In Ecuador, some officials blame the problems on the weather and El Nino and others say that there was a spending spree during the opening of the oil boom and when oil prices crashed, they couldn't pay off the foreign advanced borrowing. Who or what is to blame is not really the point here. They should have had legal legsislated controls on foreign currency borrowing, no matter the euphoria in good times, or the unexpected surprises in bad times from calamitous weather, or foreign market price fluctuations.

Local citizens in times of such economic disaster, devaluation and inflation, have to turn to more primitive means of operation. Barter becomes the rule, mechanics have to patch and make makeshift repairs to machinery and those with sources of foreign exchange have to keep it abroad in foreign bank accounts in order to keep operating and being able to purchase their imported goods. Local money becomes worthless and assets have to be real property, such as real estate, a house, pigs, or something of a value that will hold despite the fluctuations in worthless inflated printed government money.
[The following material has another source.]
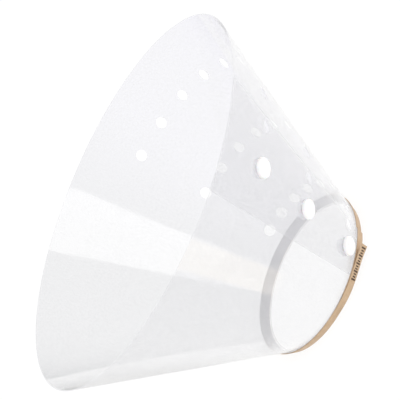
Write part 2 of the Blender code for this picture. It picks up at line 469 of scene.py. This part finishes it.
def open_end(piece, deg):
    """Remove the end faces that lie in the generator plane at this angle."""
    bm = bmesh.new()
    bm.from_mesh(piece.data)
    along = tangent(deg)
    gone = []
    for face in bm.faces:
        middle = face.calc_center_median() - AXIS
        near = abs(middle.dot(along)) < 0.0002 and middle.dot(radial(deg)) > 0
        if near and abs(face.normal.dot(along)) > 0.9:
            gone.append(face)
    bmesh.ops.delete(bm, geom=gone, context="FACES")
    bm.to_mesh(piece.data)
    bm.free()


def film_normals(piece):
    """Walls take the cone's exact normal, so reflections run true; cut edges get their own finish."""
    mesh = piece.data
    normals = [None] * len(mesh.loops)
    for face in mesh.polygons:
        middle = face.center - AXIS
        outward = wall_normal(math.degrees(math.atan2(middle.y, middle.x)))
        side = face.normal.dot(outward)
        face.use_smooth = True
        face.material_index = 0 if abs(side) > 0.7 else 1
        for loop in face.loop_indices:
            if abs(side) > 0.7:
                point = mesh.vertices[mesh.loops[loop].vertex_index].co - AXIS
                exact = wall_normal(math.degrees(math.atan2(point.y, point.x)))
                normals[loop] = exact * math.copysign(1.0, side)
            else:
                normals[loop] = face.normal.copy()
    mesh.normals_split_custom_set(normals)


def build_film():
    join_deg = SEAM_DEG - BEND_DEG
    wrap = film_piece("film_wrap", INNER_END_DEG, join_deg, HOLE_COLUMNS, join_deg)
    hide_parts("sheet_wrap")
    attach(wrap, "wrap")

    flap = film_piece("film_flap", join_deg, OUTER_END_DEG, FLAP_COLUMNS, join_deg)
    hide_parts("sheet_flap")
    bend(flap)


def bend(piece):
    """Bake the piece's placing into its mesh; it is not blended between bodies."""
    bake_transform(piece)


# ---------------------------------------------------------------- band, tail and lining

STRIP_STEP_DEG = 1.25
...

Belize lacks legislative financial controls and it badly needs them! WHAT ARE YOU GOING TO DO ABOUT IT?

Ecuador has a foreign debt of $13.5 billion and a population of 12.2 million, with a GDP of $14 billion.

Belize has a foreign debt of $750 million with a population of 220,000. I tried to compare these debts per person of population but the billions and millions and tens of thousands with all those zeros threw me off. You do it yourself and tell me! I do not know the GDP of Belize.